- _Raw data_
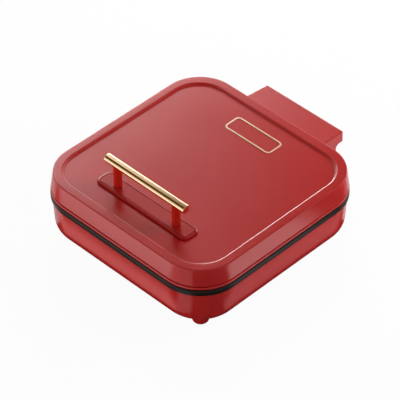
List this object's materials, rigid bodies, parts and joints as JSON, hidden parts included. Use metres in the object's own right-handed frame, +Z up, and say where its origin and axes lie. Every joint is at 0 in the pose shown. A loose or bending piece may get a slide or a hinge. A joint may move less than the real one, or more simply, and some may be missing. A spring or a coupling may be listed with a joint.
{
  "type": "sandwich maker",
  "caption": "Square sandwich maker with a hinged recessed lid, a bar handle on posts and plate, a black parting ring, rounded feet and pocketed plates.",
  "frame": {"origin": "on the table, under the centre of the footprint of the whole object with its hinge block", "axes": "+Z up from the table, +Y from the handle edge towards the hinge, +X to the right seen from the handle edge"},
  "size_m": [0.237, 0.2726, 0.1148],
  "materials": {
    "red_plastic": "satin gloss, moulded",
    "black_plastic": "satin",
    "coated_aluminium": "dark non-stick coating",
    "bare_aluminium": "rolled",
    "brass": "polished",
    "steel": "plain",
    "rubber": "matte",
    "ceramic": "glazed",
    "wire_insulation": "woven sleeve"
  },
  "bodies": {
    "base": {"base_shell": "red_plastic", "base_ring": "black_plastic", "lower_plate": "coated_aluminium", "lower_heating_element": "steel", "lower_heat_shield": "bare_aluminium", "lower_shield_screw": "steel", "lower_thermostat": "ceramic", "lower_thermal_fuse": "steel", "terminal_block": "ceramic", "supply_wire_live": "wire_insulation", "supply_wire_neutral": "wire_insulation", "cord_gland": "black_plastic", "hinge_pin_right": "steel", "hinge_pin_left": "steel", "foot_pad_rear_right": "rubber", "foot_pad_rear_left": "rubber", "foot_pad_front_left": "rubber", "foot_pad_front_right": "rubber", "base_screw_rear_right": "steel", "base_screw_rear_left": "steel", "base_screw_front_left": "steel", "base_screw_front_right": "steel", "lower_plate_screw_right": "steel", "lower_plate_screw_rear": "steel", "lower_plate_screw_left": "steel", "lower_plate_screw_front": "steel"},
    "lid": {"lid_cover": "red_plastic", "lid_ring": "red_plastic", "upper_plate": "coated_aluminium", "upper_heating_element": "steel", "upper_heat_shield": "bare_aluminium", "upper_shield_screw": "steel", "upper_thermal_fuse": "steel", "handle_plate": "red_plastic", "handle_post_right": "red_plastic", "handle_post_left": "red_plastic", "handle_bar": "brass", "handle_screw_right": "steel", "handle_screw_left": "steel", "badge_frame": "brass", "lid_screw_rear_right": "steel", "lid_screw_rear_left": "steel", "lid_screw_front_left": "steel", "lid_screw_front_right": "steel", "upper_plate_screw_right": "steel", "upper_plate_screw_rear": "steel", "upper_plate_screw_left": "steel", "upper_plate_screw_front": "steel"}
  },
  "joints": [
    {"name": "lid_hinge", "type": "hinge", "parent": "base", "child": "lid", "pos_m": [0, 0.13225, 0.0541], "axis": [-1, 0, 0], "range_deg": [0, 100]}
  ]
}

- _Description of the task_
Reproduce all data above, unchanged.

- _Solution to this task_
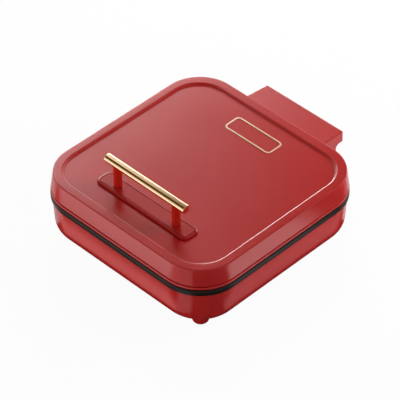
List this object's materials, rigid bodies, parts and joints as JSON, hidden parts included. Use metres in the object's own right-handed frame, +Z up, and say where its origin and axes lie. Every joint is at 0 in the pose shown. A loose or bending piece may get a slide or a hinge. A joint may move less than the real one, or more simply, and some may be missing. A spring or a coupling may be listed with a joint.
{
  "type": "sandwich maker",
  "caption": "Square sandwich maker with a hinged recessed lid, a bar handle on posts and plate, a black parting ring, rounded feet and pocketed plates.",
  "frame": {"origin": "on the table, under the centre of the footprint of the whole object with its hinge block", "axes": "+Z up from the table, +Y from the handle edge towards the hinge, +X to the right seen from the handle edge"},
  "size_m": [0.237, 0.2726, 0.1148],
  "materials": {
    "red_plastic": "satin gloss, moulded",
    "black_plastic": "satin",
    "coated_aluminium": "dark non-stick coating",
    "bare_aluminium": "rolled",
    "brass": "polished",
    "steel": "plain",
    "rubber": "matte",
    "ceramic": "glazed",
    "wire_insulation": "woven sleeve"
  },
  "bodies": {
    "base": {"base_shell": "red_plastic", "base_ring": "black_plastic", "lower_plate": "coated_aluminium", "lower_heating_element": "steel", "lower_heat_shield": "bare_aluminium", "lower_shield_screw": "steel", "lower_thermostat": "ceramic", "lower_thermal_fuse": "steel", "terminal_block": "ceramic", "supply_wire_live": "wire_insulation", "supply_wire_neutral": "wire_insulation", "cord_gland": "black_plastic", "hinge_pin_right": "steel", "hinge_pin_left": "steel", "foot_pad_rear_right": "rubber", "foot_pad_rear_left": "rubber", "foot_pad_front_left": "rubber", "foot_pad_front_right": "rubber", "base_screw_rear_right": "steel", "base_screw_rear_left": "steel", "base_screw_front_left": "steel", "base_screw_front_right": "steel", "lower_plate_screw_right": "steel", "lower_plate_screw_rear": "steel", "lower_plate_screw_left": "steel", "lower_plate_screw_front": "steel"},
    "lid": {"lid_cover": "red_plastic", "lid_ring": "red_plastic", "upper_plate": "coated_aluminium", "upper_heating_element": "steel", "upper_heat_shield": "bare_aluminium", "upper_shield_screw": "steel", "upper_thermal_fuse": "steel", "handle_plate": "red_plastic", "handle_post_right": "red_plastic", "handle_post_left": "red_plastic", "handle_bar": "brass", "handle_screw_right": "steel", "handle_screw_left": "steel", "badge_frame": "brass", "lid_screw_rear_right": "steel", "lid_screw_rear_left": "steel", "lid_screw_front_left": "steel", "lid_screw_front_right": "steel", "upper_plate_screw_right": "steel", "upper_plate_screw_rear": "steel", "upper_plate_screw_left": "steel", "upper_plate_screw_front": "steel"}
  },
  "joints": [
    {"name": "lid_hinge", "type": "hinge", "parent": "base", "child": "lid", "pos_m": [0, 0.13225, 0.0541], "axis": [-1, 0, 0], "range_deg": [0, 100]}
  ]
}